──────── Collected data ────────

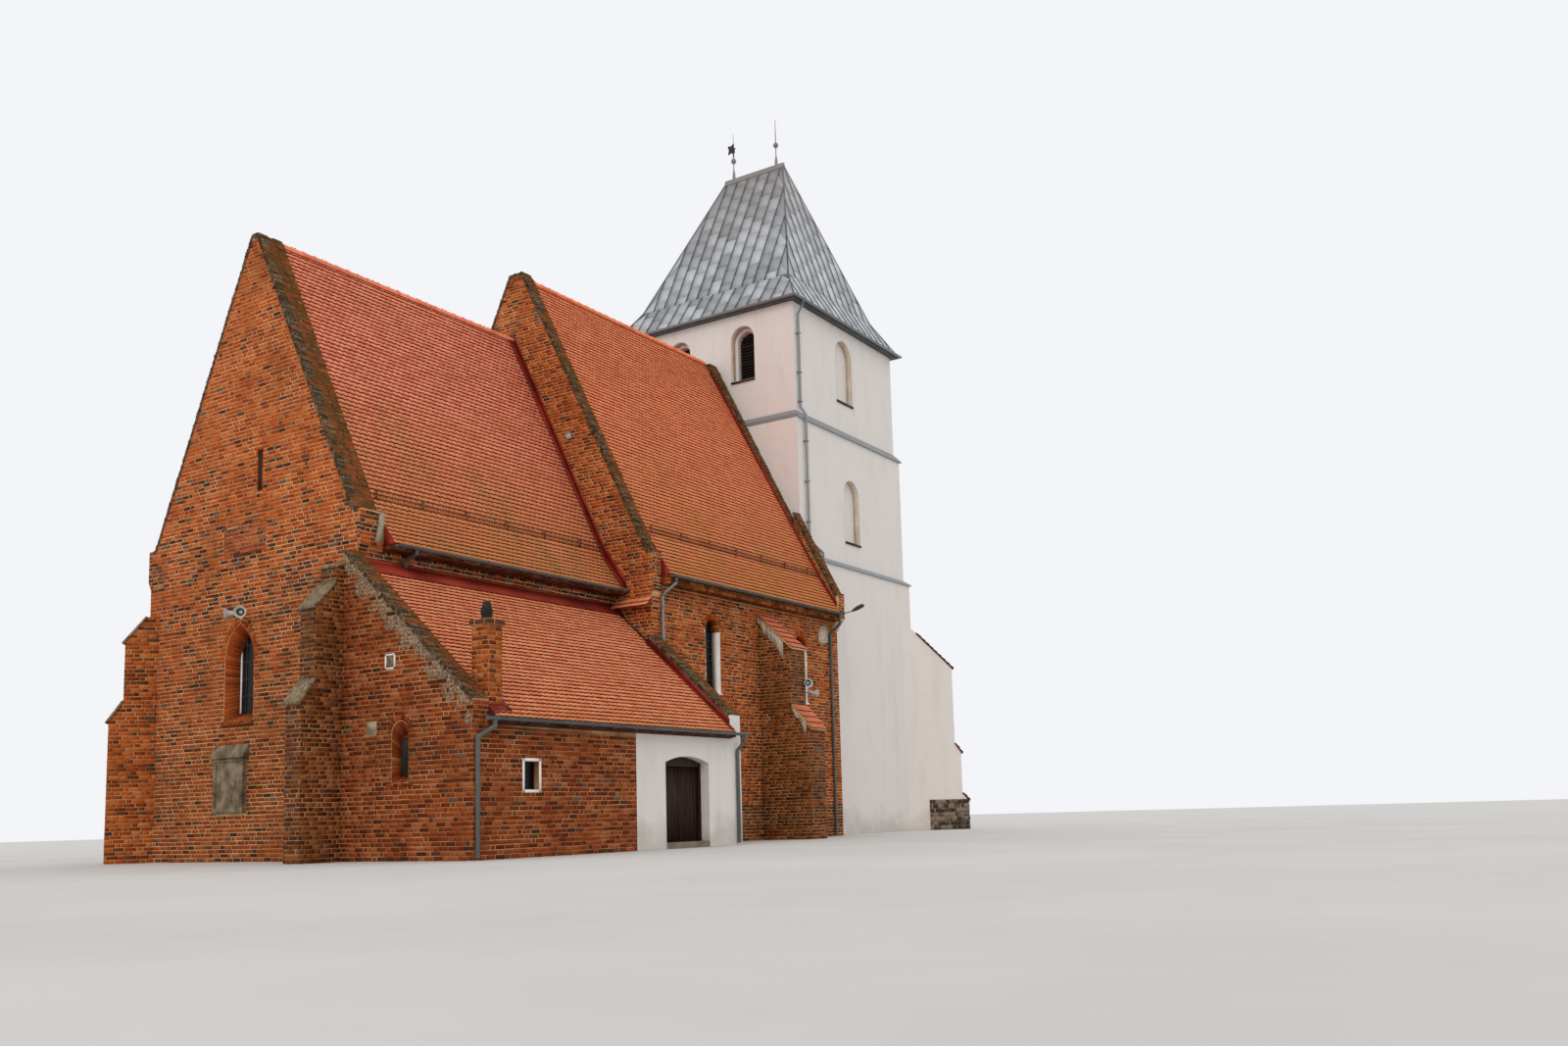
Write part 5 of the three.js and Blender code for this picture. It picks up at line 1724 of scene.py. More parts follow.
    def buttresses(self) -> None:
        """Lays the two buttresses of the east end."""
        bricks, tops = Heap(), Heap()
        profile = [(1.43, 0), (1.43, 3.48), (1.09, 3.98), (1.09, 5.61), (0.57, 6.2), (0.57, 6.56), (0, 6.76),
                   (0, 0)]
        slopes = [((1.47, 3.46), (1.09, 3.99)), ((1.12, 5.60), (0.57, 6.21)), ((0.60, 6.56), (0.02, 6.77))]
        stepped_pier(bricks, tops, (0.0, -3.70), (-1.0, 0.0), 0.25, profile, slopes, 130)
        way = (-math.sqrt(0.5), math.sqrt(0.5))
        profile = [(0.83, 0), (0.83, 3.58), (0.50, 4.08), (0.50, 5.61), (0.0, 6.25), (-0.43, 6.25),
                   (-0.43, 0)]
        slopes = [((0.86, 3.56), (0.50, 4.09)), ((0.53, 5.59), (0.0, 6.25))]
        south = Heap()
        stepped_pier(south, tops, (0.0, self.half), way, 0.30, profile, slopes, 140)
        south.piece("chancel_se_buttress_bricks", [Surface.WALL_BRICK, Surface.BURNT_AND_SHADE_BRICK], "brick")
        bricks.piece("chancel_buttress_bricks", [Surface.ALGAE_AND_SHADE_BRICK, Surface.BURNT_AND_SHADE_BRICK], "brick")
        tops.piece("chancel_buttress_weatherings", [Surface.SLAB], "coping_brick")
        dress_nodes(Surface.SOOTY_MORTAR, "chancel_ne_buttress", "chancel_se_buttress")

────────

* Given task: Extract each line from the listing above, please, and repeat it exactly.

* Output:
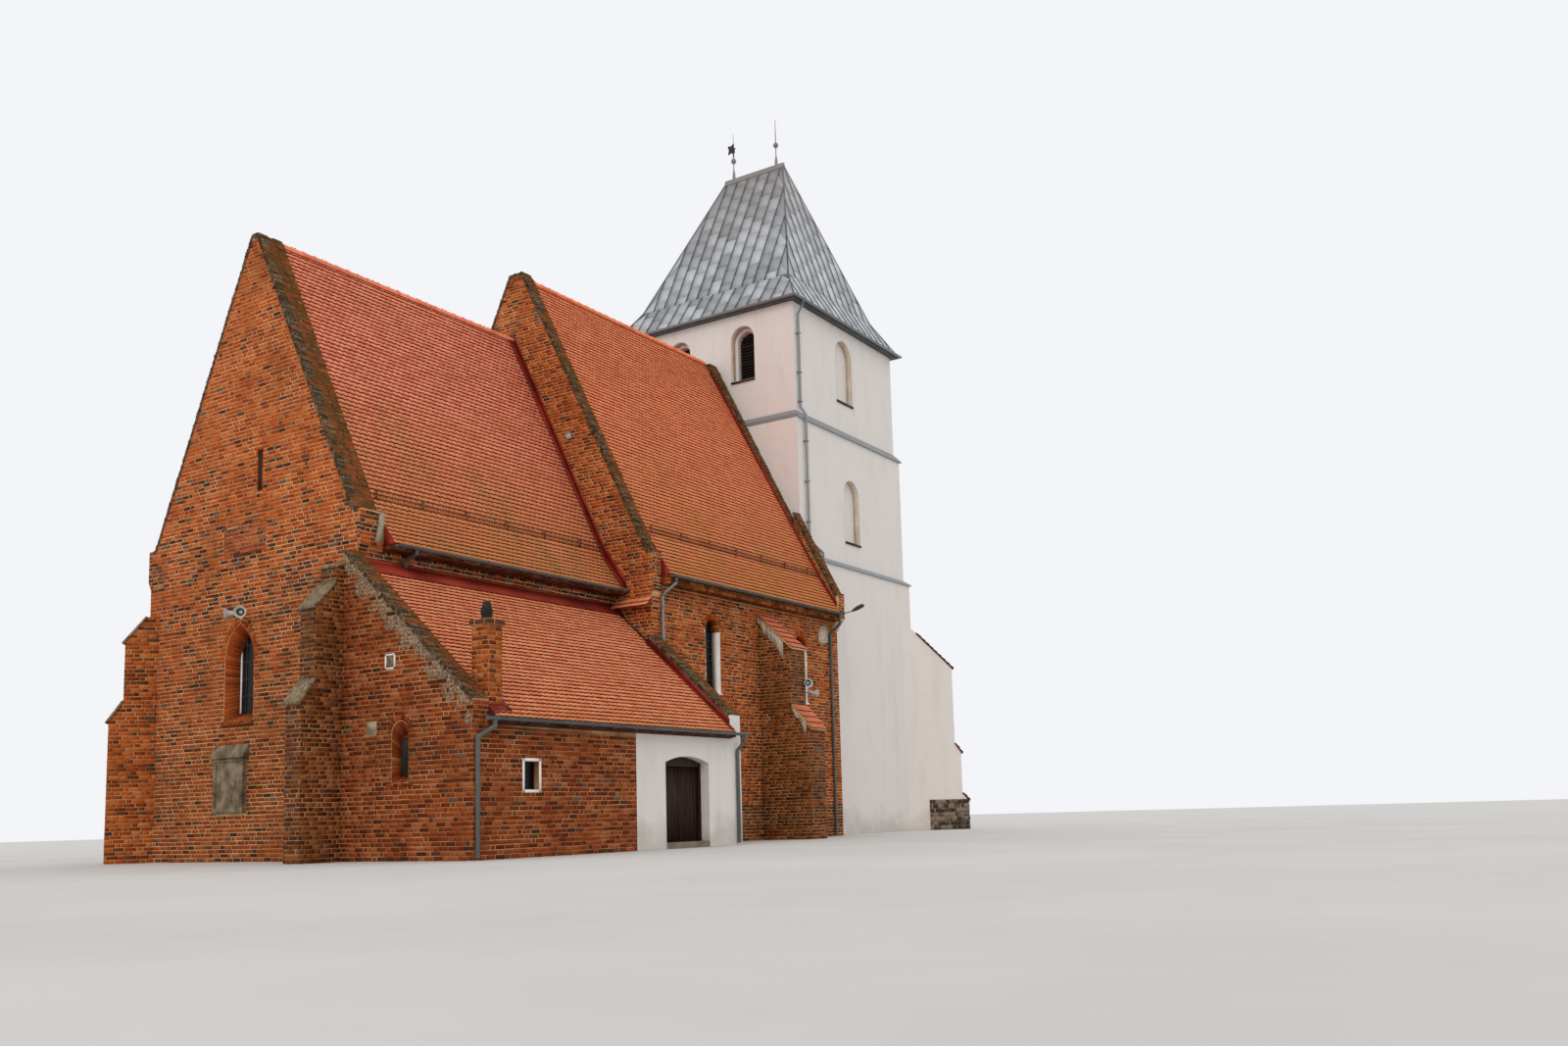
Write part 5 of the three.js and Blender code for this picture. It picks up at line 1724 of scene.py. More parts follow.
    def buttresses(self) -> None:
        """Lays the two buttresses of the east end."""
        bricks, tops = Heap(), Heap()
        profile = [(1.43, 0), (1.43, 3.48), (1.09, 3.98), (1.09, 5.61), (0.57, 6.2), (0.57, 6.56), (0, 6.76),
                   (0, 0)]
        slopes = [((1.47, 3.46), (1.09, 3.99)), ((1.12, 5.60), (0.57, 6.21)), ((0.60, 6.56), (0.02, 6.77))]
        stepped_pier(bricks, tops, (0.0, -3.70), (-1.0, 0.0), 0.25, profile, slopes, 130)
        way = (-math.sqrt(0.5), math.sqrt(0.5))
        profile = [(0.83, 0), (0.83, 3.58), (0.50, 4.08), (0.50, 5.61), (0.0, 6.25), (-0.43, 6.25),
                   (-0.43, 0)]
        slopes = [((0.86, 3.56), (0.50, 4.09)), ((0.53, 5.59), (0.0, 6.25))]
        south = Heap()
        stepped_pier(south, tops, (0.0, self.half), way, 0.30, profile, slopes, 140)
        south.piece("chancel_se_buttress_bricks", [Surface.WALL_BRICK, Surface.BURNT_AND_SHADE_BRICK], "brick")
        bricks.piece("chancel_buttress_bricks", [Surface.ALGAE_AND_SHADE_BRICK, Surface.BURNT_AND_SHADE_BRICK], "brick")
        tops.piece("chancel_buttress_weatherings", [Surface.SLAB], "coping_brick")
        dress_nodes(Surface.SOOTY_MORTAR, "chancel_ne_buttress", "chancel_se_buttress")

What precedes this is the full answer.